Wie lassen sich Bürgerinnen und Bürger dafür erreichen, beim Thema sexuelle Gewalt Verantwortung zu übernehmen? Und wie kann dadurch der Schutz von Kindern und Jugendlichen vor Ort verbessert werden? Das Kampagnenteam und Wildwasser Gießen luden an einem Samstagnachmittag Gießener Bürgerinnen und Bürger ein, ihre Ideen für den Schutz von Kindern und Jugendlichen vor sexueller Gewalt zu diskutieren. Danach war klar: Wir machen weiter.

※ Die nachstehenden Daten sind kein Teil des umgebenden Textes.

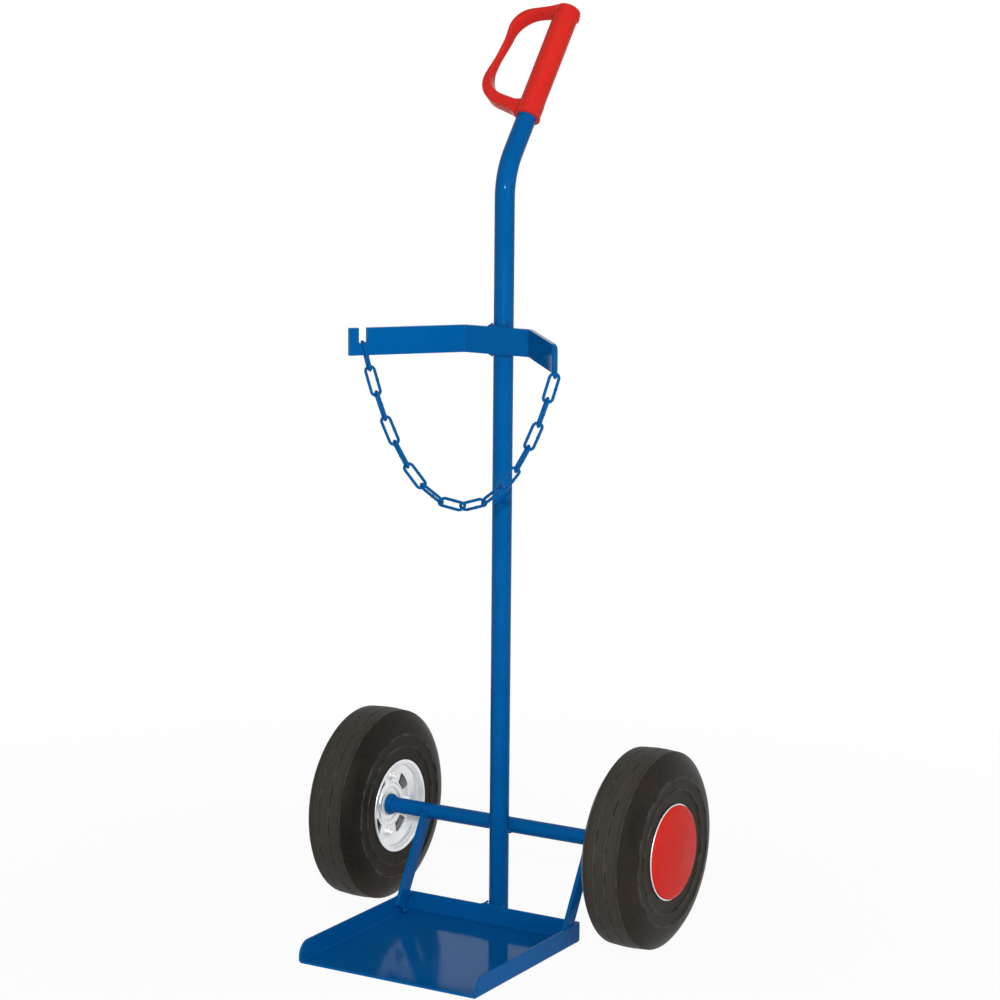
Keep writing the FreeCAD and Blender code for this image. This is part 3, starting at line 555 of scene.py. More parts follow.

Gießen: Bürger*innenrat gegen sexuelle Gewalt
“Wir wollen in Zukunft noch mehr Sprechräume schaffen, damit Bürger*innen Informationen zum The¬ma bekommen miteinander ins Gespräch kommen, Unsicherheiten abgebaut wer¬den und Hilfsangebote sichtbar werden. “
Julia Birnthaler Mitorganisatorin und Leitungskraft bei Wildwasser Gießen
Welche Ideen haben Bürgerinnen und Bürger?
Stößt ein Bürger*innenrat zu sexueller Gewalt gegen Kinder und Jugendliche nicht vor allem auf Abwehr und Ablehnung? Ist das nicht sowieso eher ein Thema für Fachleute oder höchstens für Menschen, die beruflich mit Kindern zu tun haben? Und was soll denn da groß beredet werden, ist nicht alles längst geklärt? Diese und noch mehr Fragen haben wir uns auch gestellt, bevor wir beschlossen haben: Wir probieren es einfach aus, gemeinsam mit einer Fachberatungsstelle.

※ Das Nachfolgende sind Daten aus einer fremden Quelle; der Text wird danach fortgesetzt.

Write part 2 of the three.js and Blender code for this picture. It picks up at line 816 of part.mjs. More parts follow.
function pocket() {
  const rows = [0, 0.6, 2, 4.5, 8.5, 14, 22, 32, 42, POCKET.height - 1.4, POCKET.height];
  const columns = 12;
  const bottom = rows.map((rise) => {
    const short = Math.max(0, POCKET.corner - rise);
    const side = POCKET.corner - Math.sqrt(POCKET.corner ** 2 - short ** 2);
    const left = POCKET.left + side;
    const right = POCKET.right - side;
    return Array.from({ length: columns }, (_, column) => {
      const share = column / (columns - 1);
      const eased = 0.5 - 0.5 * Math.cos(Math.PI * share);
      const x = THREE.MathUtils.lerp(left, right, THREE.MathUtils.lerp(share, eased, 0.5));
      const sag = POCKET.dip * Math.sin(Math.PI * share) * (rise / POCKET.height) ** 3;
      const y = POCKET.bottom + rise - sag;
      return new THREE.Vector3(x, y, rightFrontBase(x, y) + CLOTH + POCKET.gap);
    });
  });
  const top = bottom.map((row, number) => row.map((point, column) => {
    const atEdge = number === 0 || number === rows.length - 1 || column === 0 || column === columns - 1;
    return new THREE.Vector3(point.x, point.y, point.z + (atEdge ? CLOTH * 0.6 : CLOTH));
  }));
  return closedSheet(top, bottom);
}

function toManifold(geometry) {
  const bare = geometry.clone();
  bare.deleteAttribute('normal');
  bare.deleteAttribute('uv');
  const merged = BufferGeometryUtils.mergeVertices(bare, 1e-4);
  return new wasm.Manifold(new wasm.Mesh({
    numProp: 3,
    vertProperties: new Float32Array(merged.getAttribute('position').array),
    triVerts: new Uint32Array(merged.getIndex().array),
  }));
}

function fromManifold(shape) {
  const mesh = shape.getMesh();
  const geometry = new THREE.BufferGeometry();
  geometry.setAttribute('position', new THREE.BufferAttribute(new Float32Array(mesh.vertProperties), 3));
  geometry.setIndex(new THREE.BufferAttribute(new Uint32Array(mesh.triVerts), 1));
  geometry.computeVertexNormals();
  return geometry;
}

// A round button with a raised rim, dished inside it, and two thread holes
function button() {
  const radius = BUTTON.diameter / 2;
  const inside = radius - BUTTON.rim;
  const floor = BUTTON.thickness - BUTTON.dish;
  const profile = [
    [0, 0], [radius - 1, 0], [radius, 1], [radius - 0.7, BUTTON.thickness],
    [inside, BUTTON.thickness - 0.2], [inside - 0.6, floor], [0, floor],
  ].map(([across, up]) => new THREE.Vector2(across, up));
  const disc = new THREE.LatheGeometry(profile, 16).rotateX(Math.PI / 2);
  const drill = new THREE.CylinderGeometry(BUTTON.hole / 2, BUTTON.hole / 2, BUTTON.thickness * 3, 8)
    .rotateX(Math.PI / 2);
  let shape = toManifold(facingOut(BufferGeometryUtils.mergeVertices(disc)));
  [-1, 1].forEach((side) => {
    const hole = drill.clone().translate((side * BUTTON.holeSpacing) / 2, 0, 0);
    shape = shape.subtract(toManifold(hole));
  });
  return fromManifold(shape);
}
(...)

Das Ergebnis unseres ersten Bürger*innenrats zum Thema „Schutz von Kindern und Jugendlichen vor sexueller Gewalt“ hat uns vollends überzeugt, dass das Konzept Bürger*innenrat ideal ist, um vor Ort nicht nur Interesse am Thema zu wecken, sondern vor allem Engagierten und bisher wenig Involvierten eine Plattform für den Austausch zu bieten. Denn, so haben die Teilnehmer*innen in Gießen einvernehmlich festgestellt: Es ist extrem wichtig, in guter Gesprächsatmosphäre eigene Ideen, Erlebnisse und Schwierigkeiten im Umgang mit dem Thema besprechen zu können. Und dabei die gute Erfahrung zu machen, dass kein Gedanke und keine Idee „zu doof“ ist, sondern wirklich alle mitsprechen können. Bei einem Thema, das ja auch alle angeht.
Unser Good-Practice-Projekt hat gezeigt: Menschen – ob direkt betroffen oder nicht – brauchen mehr Möglichkeiten, um über das Thema zu sprechen. Bereits das ist schon Grund genug, vor Ort einen Bürger*innenrat zu veranstalten.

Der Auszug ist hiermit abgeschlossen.